熱が冷めないうちに勢いで書いたレポなので
かなり熱くなって・・・
読んでいただけると本当ありがたいです!!

明日の楽日、私も駆けつけたいのはやまやまですが・・・
安倍川上流の山奥にいます。
レポ待ってますね!!
楽しんできてください!!
返信する
Unknown (Carmen)
2008-04-26 12:07:45
みゆみゆさんの熱~い思いが伝わってくるレポでしたね!花道横の席での至福の時間が止まってほしい気持ち、よく判ります♪

まだご覧になる前だったので、私の拙い感想は以下に書かせていただきました。良かったら~♪
http://lovelight-mami.cocolog-nifty.com/blog/2008/04/post_71b1.html


「安宅」を練習されているのですね~。先日能楽現在形で見たとき、弁慶が舞の途中で扇を投げる意味がよく判らず、仁左衛門さんの「勧進帳」を見て初めて納得しました。歌舞伎はより具体的なので…。お能と歌舞伎をシンクロしてみるのも悪くないですね~。

ところで、みゆみゆさんは仁左衛門さんの八汐(「伽羅先代萩」)、ご覧になったことありますか?友達によれば、はまり役で何度か演じられているとのこと。

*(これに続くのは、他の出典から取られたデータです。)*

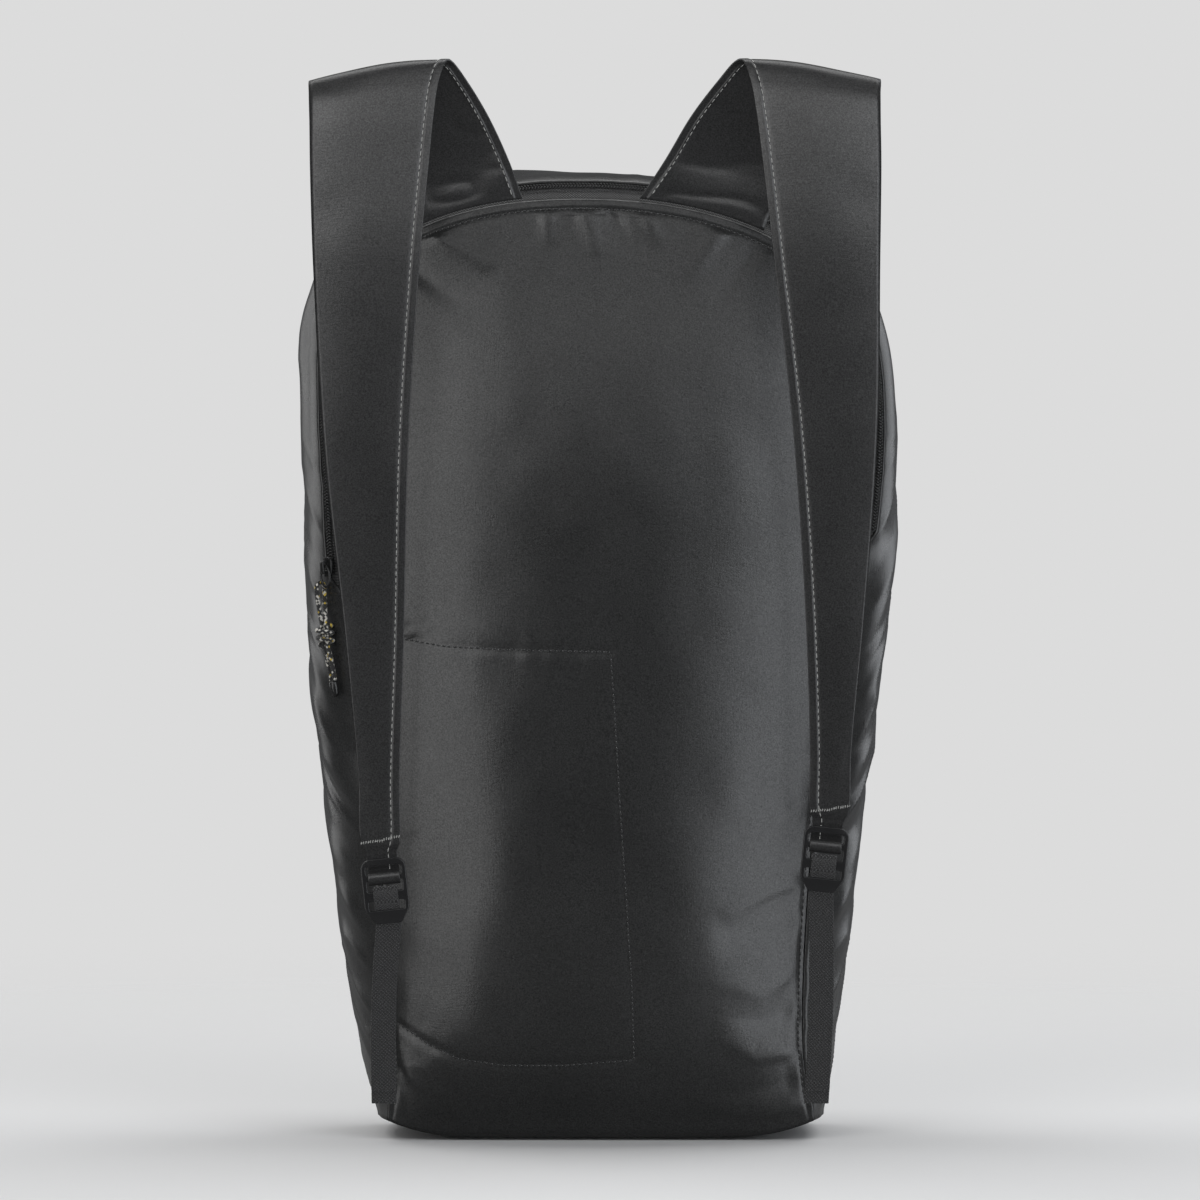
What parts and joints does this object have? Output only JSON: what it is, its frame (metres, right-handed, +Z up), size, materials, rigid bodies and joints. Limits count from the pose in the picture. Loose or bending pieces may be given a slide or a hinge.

まだ孝夫時代に、多分初演ではなかったかと思うのですが(?)、思い切った悪女ぶり!を披露され、太変驚いた記憶があります。当時は(今でも?)全くそういうキャラではなかったので…。そのときの政岡は尾上梅幸さん。その艶のある演技にすっかり参ってしまい、しばらく席から立ち上がれませんでした。私の中の金字塔、未だに破られていないんですよ~♪
返信する
Unknown (みゆみゆ@管理人)
2008-04-27 22:47:17
★Carmenさん
こんにちは、
(スミマセン、リンク先てっきりCarmenさんのブログかと思ってしまっておバカなコメントしてしまいました。

本当、時間よとまれ~でしたね(笑)
未だに余韻に浸っておりますもの(^^;
お能と歌舞伎は違いますが、元ネタは一緒なんで・・・イメトレになりました(笑)

仁左衛門さんの八汐はまだ未見です。
仁木は床下・対決・刃傷のは拝見しました。ちなみにそのときの政岡は玉三郎さん、八汐は團十郎さんという配役でした。
7月の松竹座気になるんですよねぇ・・・・
遠征すべきかと悩んでいます(^^;

仁左衛門さんの悪女は時鳥殺しの百合の方は見ましたよ(^-^)
返信する
ゴールデントライアングルキャストの勧進帳! (ぴかちゅう)
2008-04-28 00:57:08
千穐楽に観てきた感想をTBさせていただきましたm(_ _)m
主君オーラの玉三郎義経と忠臣オーラの仁左衛門弁慶のこの主従の絆を見たら、熱血漢の勘三郎富樫は自分の命を投げ打つしかないなぁという「勧進帳」でした!
>無事に通過できた時、弁慶がホッと脱力してコツンと杖を落とすところ・・・あれは他の人もやっていたっけかな?......渡辺保氏のネットの劇評でもそこは指摘されていました。杖を落としてからの身体の動きを褒めています。観劇後に劇評を読んだので私は気がついていなかったんですけれども(^^ゞ
http://homepage1.nifty.com/tamotu/review/2008.4-1.htm
今回の「勧進帳」もシネマ歌舞伎とか何かで記録していてくれているといいなと思ってます。何も記録がされないのは歴史的損失です!!